With the economy growing, Bryan is now more upbeat on the restaurant business.
“People are dining out more, and they are getting more adventurous in the food they eat and the restaurants they go to.”
He says iFoods will become more aggressive when it comes to franchising, particularly in the provinces, to support expansion. But with the lesson learned from his pizza franchising days, he vows to take really good care of iFoods’ franchisees.
New dream
Bryan is an entrepreneur, and he admits he is not an expert in food itself. That’s why in every restaurant venture he goes into, he has experts who have been making his ideas and plans possible.
They are what he calls the “aces up his sleeve.”
In Teriyaki Boy, he had Chef Noli, then a retired chef of a popular Japanese restaurant in Manila who just responded to his ad.
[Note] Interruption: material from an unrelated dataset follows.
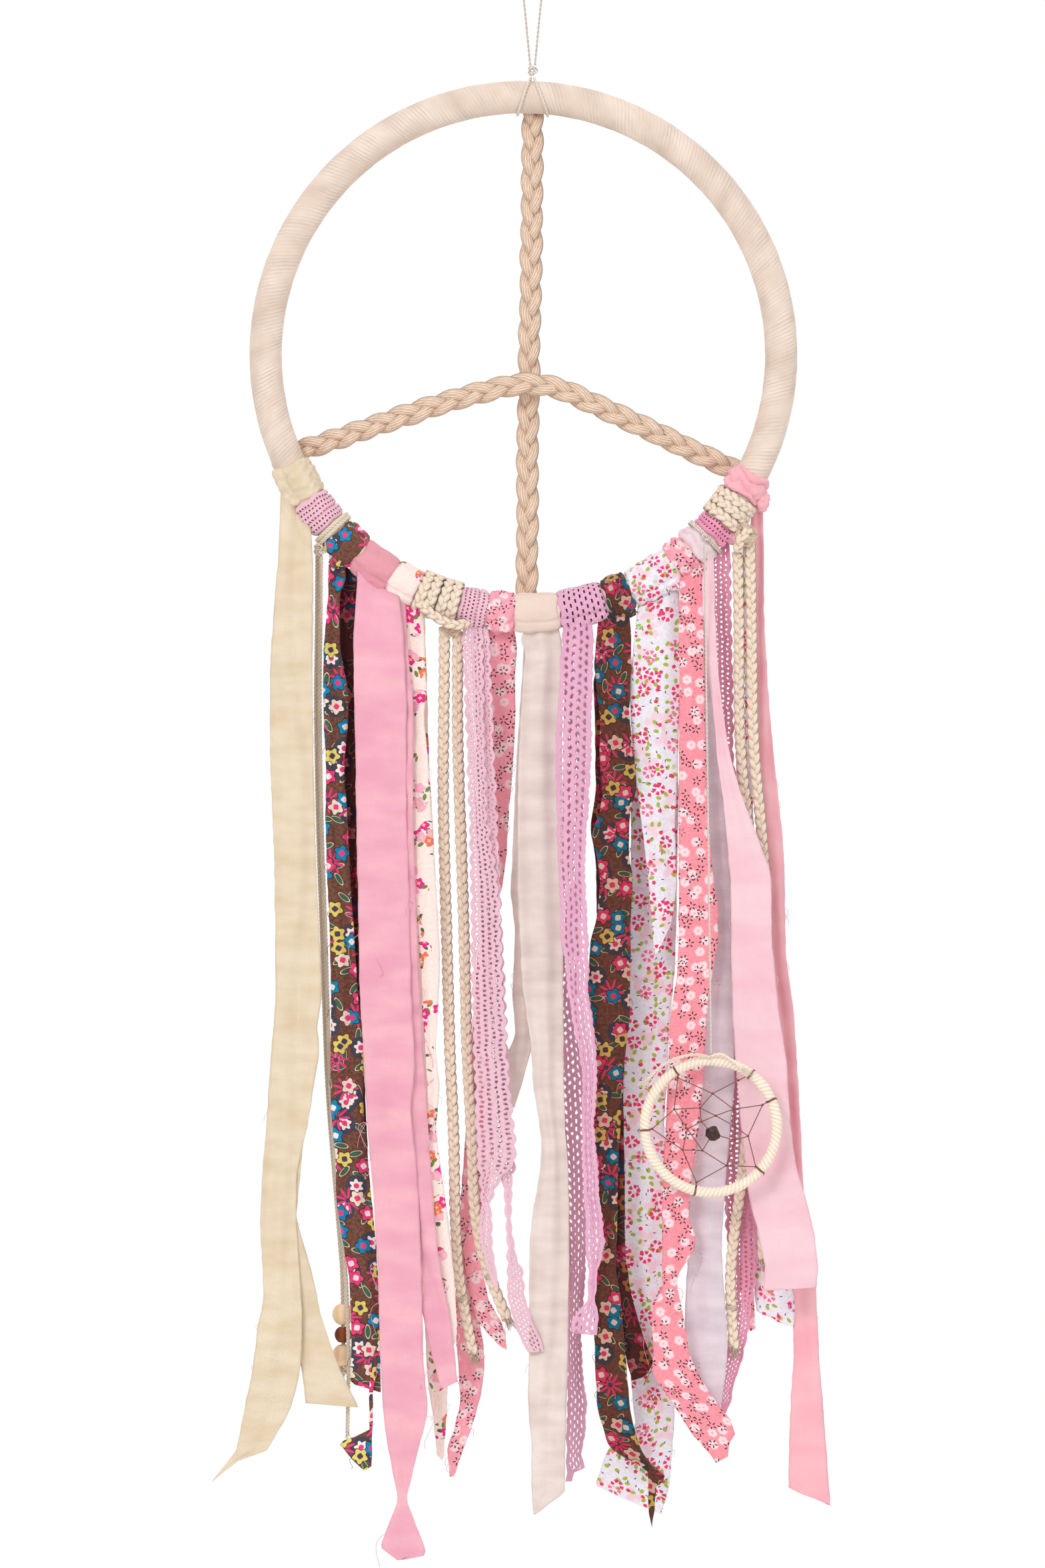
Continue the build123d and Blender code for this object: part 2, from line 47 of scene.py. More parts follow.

Chef Noli is still with him, helping him now in the Miso-Ramen and Tempura.
For Wafu, there is Chef Chris, who takes care not only of the kitchen and food, but also the management of the restaurant.
“It’s his show. Wafu is chef-driven. I just provided him with a good restaurant and I continuously pressure him to come out with great food,” Bryan says.
For the entire iFoods operations, he counts on his siblings to take care of finance, accounting and other backroom concerns.
As his dreams level up, the job gets very demanding. Bryan gets swamped with work of various concerns. He is, however, confident that in the future, he will be free of some concerns that may not necessarily need his personal attention and he will be able to focus on the things that he is so passionate about—marketing and research and development.
“I just want to be just a chief creative officer someday,” says the iFoods CEO.